Allerdings sollte das auch zumindest im Opera funktionieren. Da gibt es jedoch das Problem, dass das normale Kontextmenü trotzdem aufgeht und zwar vor dem neuen. Das passiert nicht, wenn in der Funktion, die das neue Kontext-Menü einblendet etwa ein "alert()" ausführt und somit den Fokus aus dem Dokument nimmt. Ich habe bislang leider keine Möglichkeit gefunden, das Standard-Kontext-Menü von Opera zu unterdrücken.

Also wenn jemand dahingehend einige Informationen zu bieten hat wäre ich sehr dankbar...    


Gruß, C]-[aoZ

[EDIT]
Um einiges an Diskussionen vorwegzunehmen, will ich Euch darlegen, warum ich an so etwas arbeite:

Es geht letztendlich darum, eine Art "Thin-Client" mit den Mitteln von HTML, CSS und JavaScript zu bauen. Dazu gehört nunmal auch ein gewisser "Workflow", den jeder Nutzer eines solchen Clients erwartet. Wie in jeder sonstigen Applikation auch erwartet der Nutzer, wenn die rechte Maustaste gedrückt wird, dass dieser dann Optionen zu dem rechts-geklickten Objekt erhält. Diese Funktionalität versuche ich hier umzusetzen. Und da das ganze auch möglichst unabhängig sein soll, sollte man den Nutzern von Opera den Zugang nicht verkomplizieren...
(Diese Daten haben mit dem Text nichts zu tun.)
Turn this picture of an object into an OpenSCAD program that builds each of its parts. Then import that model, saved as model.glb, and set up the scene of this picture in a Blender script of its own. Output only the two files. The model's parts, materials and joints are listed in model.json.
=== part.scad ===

...zudem: Ein Kontext-Menü realisiert über einen normalen Klick oder einen Doppelklick mag bei vielen Objekttypen sinnvoll sein, aber eigentlich erwartet es der Nutzer nicht. Ausgehend von den Standards herkömmlicher Applikationen kann man davon ausgehen, dass ein normaler Klick etwas selektiert, ein Doppelklick etwas aufruft und ein Rechtsklick eben ein Menü zu dem Objekt zu Tage fördert.

[/EDIT]


----------